### [Problem to work on]
Tell how many lines carry the word "object"; the reply is the number and nothing else.

### [Records shown]

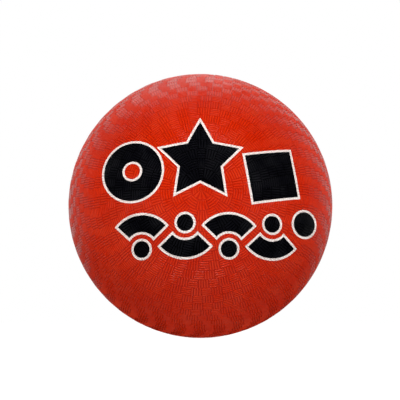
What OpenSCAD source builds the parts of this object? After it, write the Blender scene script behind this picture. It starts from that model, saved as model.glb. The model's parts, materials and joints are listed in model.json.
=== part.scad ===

---

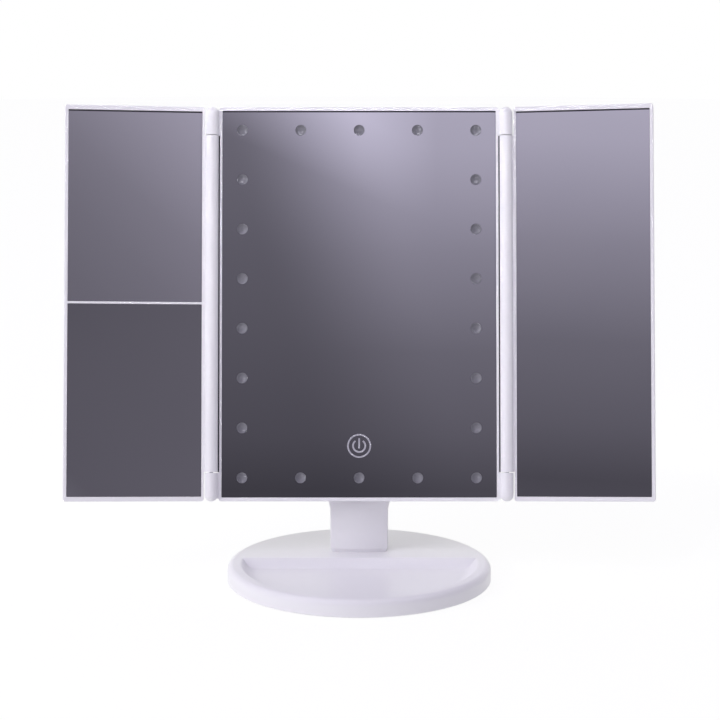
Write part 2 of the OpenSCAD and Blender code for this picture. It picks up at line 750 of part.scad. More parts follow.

...

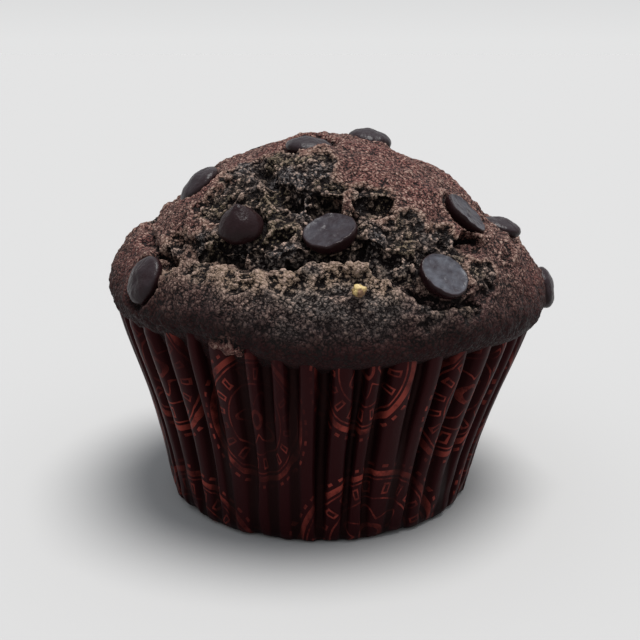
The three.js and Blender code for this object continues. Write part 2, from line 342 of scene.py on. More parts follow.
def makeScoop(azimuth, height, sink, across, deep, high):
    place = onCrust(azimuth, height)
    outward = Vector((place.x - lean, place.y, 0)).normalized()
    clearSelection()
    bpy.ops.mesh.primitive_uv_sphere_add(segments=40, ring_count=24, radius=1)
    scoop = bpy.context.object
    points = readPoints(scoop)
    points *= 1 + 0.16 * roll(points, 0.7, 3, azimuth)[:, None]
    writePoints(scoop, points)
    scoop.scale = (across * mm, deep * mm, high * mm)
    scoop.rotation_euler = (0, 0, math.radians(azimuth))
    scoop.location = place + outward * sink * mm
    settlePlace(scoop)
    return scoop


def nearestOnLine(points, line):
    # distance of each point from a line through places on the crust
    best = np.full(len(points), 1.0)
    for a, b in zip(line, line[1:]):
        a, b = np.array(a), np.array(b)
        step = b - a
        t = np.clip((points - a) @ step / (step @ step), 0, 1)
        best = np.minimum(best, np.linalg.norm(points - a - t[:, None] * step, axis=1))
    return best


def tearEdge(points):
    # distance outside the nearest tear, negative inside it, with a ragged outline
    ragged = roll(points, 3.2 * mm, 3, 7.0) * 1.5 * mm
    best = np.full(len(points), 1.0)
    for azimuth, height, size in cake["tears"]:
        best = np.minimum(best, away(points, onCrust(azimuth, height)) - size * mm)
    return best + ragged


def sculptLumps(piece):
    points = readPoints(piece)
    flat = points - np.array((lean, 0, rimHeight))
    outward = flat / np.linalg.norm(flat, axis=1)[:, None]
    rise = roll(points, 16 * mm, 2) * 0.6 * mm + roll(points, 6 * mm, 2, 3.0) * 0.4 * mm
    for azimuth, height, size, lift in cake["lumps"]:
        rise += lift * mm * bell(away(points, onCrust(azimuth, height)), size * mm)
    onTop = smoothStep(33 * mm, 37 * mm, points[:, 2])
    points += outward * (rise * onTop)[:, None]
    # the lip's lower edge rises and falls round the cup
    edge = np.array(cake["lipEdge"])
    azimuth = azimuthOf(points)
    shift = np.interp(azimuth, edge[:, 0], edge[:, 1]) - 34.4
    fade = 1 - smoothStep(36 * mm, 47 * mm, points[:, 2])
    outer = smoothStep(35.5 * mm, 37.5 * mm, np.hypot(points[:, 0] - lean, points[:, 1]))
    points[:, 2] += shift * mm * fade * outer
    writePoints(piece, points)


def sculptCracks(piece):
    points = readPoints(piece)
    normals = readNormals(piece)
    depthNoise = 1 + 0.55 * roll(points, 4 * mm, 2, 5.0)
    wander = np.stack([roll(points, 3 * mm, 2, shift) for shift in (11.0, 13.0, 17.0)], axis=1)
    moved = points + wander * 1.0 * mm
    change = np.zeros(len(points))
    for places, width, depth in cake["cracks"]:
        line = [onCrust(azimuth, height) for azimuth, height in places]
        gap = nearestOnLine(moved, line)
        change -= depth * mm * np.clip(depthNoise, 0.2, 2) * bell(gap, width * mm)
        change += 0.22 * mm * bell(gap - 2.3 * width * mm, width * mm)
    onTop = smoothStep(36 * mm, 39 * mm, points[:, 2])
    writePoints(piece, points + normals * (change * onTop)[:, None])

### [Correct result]
3